Everson v. Board of Education
Following is the case brief for Everson v. Board of Education, Supreme Court of the United States, (1947)
Case summary for Everson v. Board of Education:
- Everson challenged a state statute on First Amendment grounds, which equally allocated funding from tax payers to provide transportation to students who attend public in addition to students who attend parochial schools.
- The state court found for the school district, claiming the law did not violate the First Amendment’s Establishment Clause.
- The Court held that the state program that funds student transportation to parochial schools as part of its general program does not violate the Establishment Clause.
- This was because the program was applied equally to students attending public and parochial schools and the purposeful exclusion could result in inhibiting people’s freedom to exercise their religion.
Everson v. Board of Education Case Brief
Statement of the facts:
A state statute authorized school districts to create contracts on the transporting of children both to and home from school. Under the state law, a school board issues a resolution permitting a reimbursement to the parents of those children attending parochial schools for monies used to put their children on a public bus. State resident Everson, challenged this resolution as a violation of the First Amendment’s Establishment Clause by bringing an action against the school board of Ewing Township.
On appeal, the New Jersey Supreme Court found for the school board. Everson appealed to the Supreme Court of the United States and the Court granted certiorari.
Rule of Law or Legal Principle Applied:
A state may not refuse to include institutions of religion in subsidy programs that are general in nature as this could impact the “free exercise of religion” for state citizens.
Issue and Holding:
Does a state transportation program which applies in uniform to students of both parochial and public schools violate the First Amendment’s Establishment Clause? No.
The Court affirmed the lower court’s judgment.
The First Amendment of the Constitution does not bar the state of New Jersey from allocating public funds to pay the transportation costs of students attending parochial schools in the same way it pays for children attending public schools.
The Court held that although the First Amendment requires a state to stay neutral regarding their treatment of religious institutions, it also prohibits a state from directing hostility towards a religion in a manner which interferes with its citizen’s free exercise of religion. Specifically, the Establishment Clause prohibits a state from creating a law which “respects the establishment of religion.”
This concept must be balanced against the Free Exercise Clause, which prohibits the inhibiting of “the free exercise of religion.”
Here, New Jersey did not use taxpayer’s money to pay for parochial school programs directly, but provided an equal funding transportation program. If New Jersey failed to fund the transportation of students in parochial schools, operation of the school itself would become significantly more difficult.

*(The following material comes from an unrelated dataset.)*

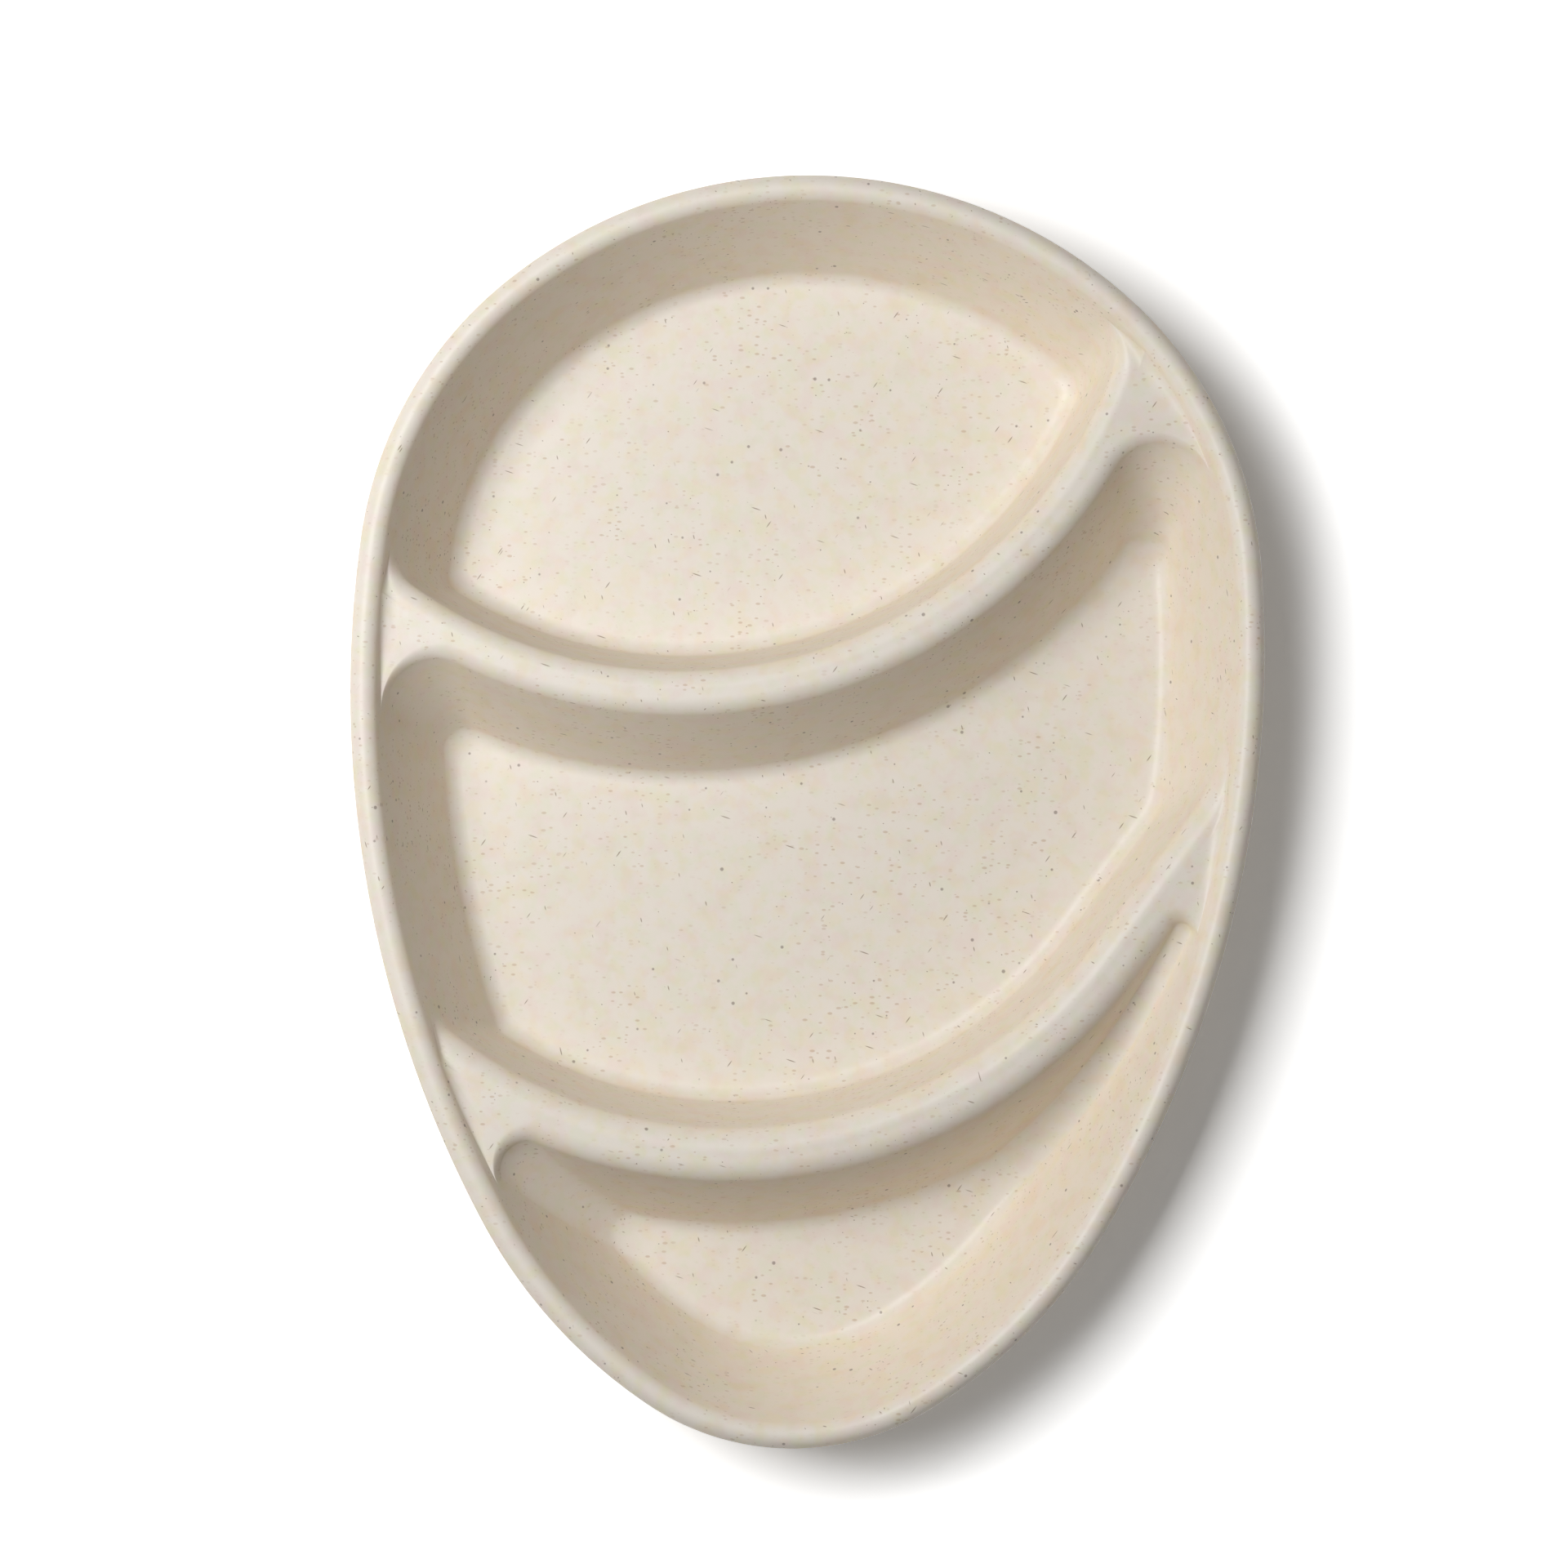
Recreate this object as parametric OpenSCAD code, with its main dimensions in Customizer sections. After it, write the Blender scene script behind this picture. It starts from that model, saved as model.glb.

Denial of funds could equate to discouraging religious students from attending parochial schools. This would result in inhibiting their freedom to exercise their religion.
Concurring or Dissenting opinion:
The intent behind the First Amendment was to create a complete separation between church and state. The majority’s opinion is contrary to the framer’s intent and violates the principle of absolute separation of church and state because it allows a transportation program which indirectly funds private schools with money from the tax paying public.
The Majority’s opinion seems as odds with its desire to erect a wall between church and state.
Everson v. Board of Education helped establish the analysis behind the Establishment Clause of the First Amendment to state laws. No law can be created to promote or inhibit religion and a state law which provides all students equal access to affordable transportation results in neither.